É nesse sentido que, para Lyotard, a mercantilização não apenas altera a percepção da arte, mas também transforma a própria natureza do que é considerado arte. Ao ser integrada aos mecanismos de especulação financeira, a arte passa a ser vista como um investimento, onde o preço das obras é mais importante que seu conteúdo artístico.
Essa transformação está alinhada com o conceito de “capitalismo artístico”, onde a criatividade e a originalidade são canalizadas pelas lógicas de mercado, que levam à hibridização entre a arte e os negócios.
A crítica de Lyotard também se estende à espetacularização da arte, onde o destaque dado aos altos preços pagos por obras de arte contribui para a percepção de que o valor financeiro é a marca definitiva de sua qualidade.
Artistas contemporâneos são mais célebres pelos preços exorbitantes de suas obras do que pelo conteúdo artístico em si, o que, por sua vez, demonstra como a lógica econômica do capitalismo pode redefinir os critérios de apreciação e qualificação da arte.
Reconfiguração da Estética Pós-Sublime
Após o sublime, de acordo com Lyotard, ocorre uma reconfiguração significativa da estética, e a arte se volta para questões mais fundamentais sobre sua própria natureza e propósito.
A mudança de foco da arte “após o sublime” para a matéria é uma abordagem que vê a matéria como uma presença que existe fora das expectativas e funções convencionais, numa tentativa de capturar ou representar o sublime, promovendo uma experiência mais direta, ou seja, sem mediação.
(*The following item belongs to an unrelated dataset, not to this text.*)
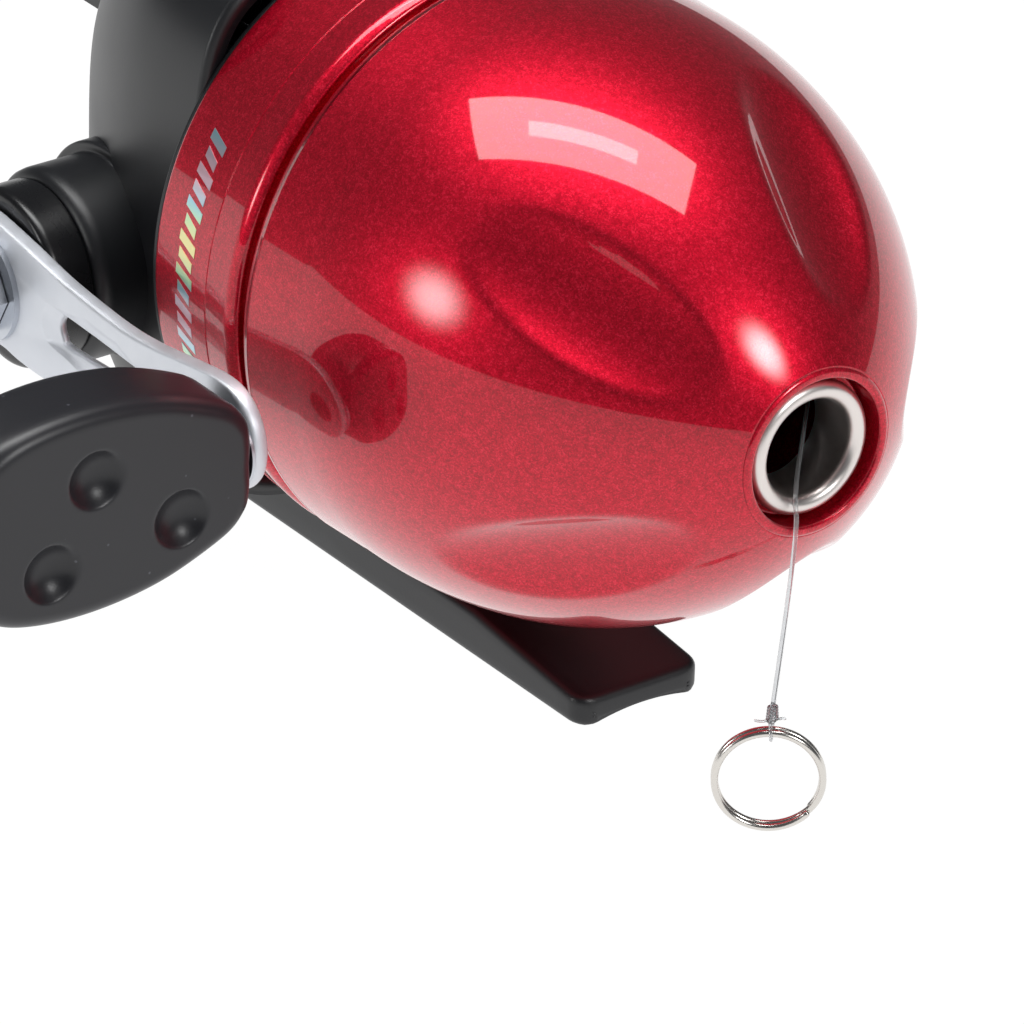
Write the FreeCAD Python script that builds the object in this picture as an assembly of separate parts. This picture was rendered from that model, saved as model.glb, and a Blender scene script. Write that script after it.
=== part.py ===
"""Spincast fishing reel: closed-face cover, winding cup and spool, crank, thumb button and rod foot.

Millimetres.  +X is forwards out of the nose, +Y is the reel's left, +Z is up.
The origin is the middle of the foot's seat, which rests on the rod.
"""
import FreeCAD, Part
import math
import os

V = FreeCAD.Vector

# ---- driving dimensions -------------------------------------------------------------------
AXIS_Z = 38.9            # height of the spool axis over the foot's seat
JOINT_X = 6.0            # where the front cover meets the body ring
BODY_R = 31.0            # largest radius, on the beads either side of the joint
GAP = 0.3                # usual clearance between pieces that move

COVER_R = 30.8           # straight skirt of the cover
COVER_SKIRT = 9.0        # length of the straight skirt
COVER_NOSE = 43.5        # length over which the cover would close to a point
COVER_POWER = 2.11       # how late the side begins to curve in
COVER_BLUNT = 0.644      # how full the nose is
COVER_END = 49.8         # from the joint to the rim of the nose
COVER_WALL = 1.6
DIMPLES = 5              # shallow hollows round the cover
DIMPLE_START = 139.5     # degrees about the axis, from +Y towards +Z
DIMPLE_BACK = (24.5, 28.6)     # length from the joint and radius where a hollow begins
DIMPLE_FRONT = (46.3, 13.3)    # and where it ends
DIMPLE_R = 13.0          # the hollow's own radius across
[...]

Lyotard afirma que, com a transição para o “pós-sublime”, a arte começa a abordar questões de ontologia, refletindo sobre a essência do ser e do existir. A matéria torna-se um elemento central, não apenas como um meio, mas como algo que possui uma presença própria e uma capacidade de provocar respostas emocionais e intelectuais.
Entretanto, as experiências do sublime têm implicações éticas, reconfigurando as relações entre arte, espectador e sociedade. As novas formas de engajamento transcendem o prazer estético convencional e abordam questões de responsabilidade e significado.
A relação entre o artista, a obra e o espectador é mediada por uma responsabilidade de confrontar e representar realidades que muitas vezes escapam à compreensão plena, reforçando a necessidade de uma reflexão contínua sobre o papel da arte na sociedade contemporânea.
O sublime, ao evocar um encontro com o “outro” — algo totalmente fora do nosso entendimento usual —, reconfigura nossa compreensão do mundo e de nós mesmos. Esse encontro com o outro não é apenas uma experiência estética, mas uma confrontação com a alteridade.
Para Lyotard, o “sublime moderno”, caracterizado pela ausência e pela evocação do irrepresentável, difere do “sublime pós-moderno”, que celebra a inovação e a criação de novas formas artísticas.
O pós-modernismo, segundo Lyotard, é uma continuação que redefine as regras tradicionais da arte. O artista pós-moderno é comparado a um filósofo, que investiga e reinventa as estruturas dentro das quais trabalha.
A estética “pós-sublime”, assim, não busca “apenas” representar o belo ou o agradável, mas provocar uma experiência que transcende o ordinário, revelando a profundidade e a complexidade da experiência humana frente ao inefável e ao irrepresentável.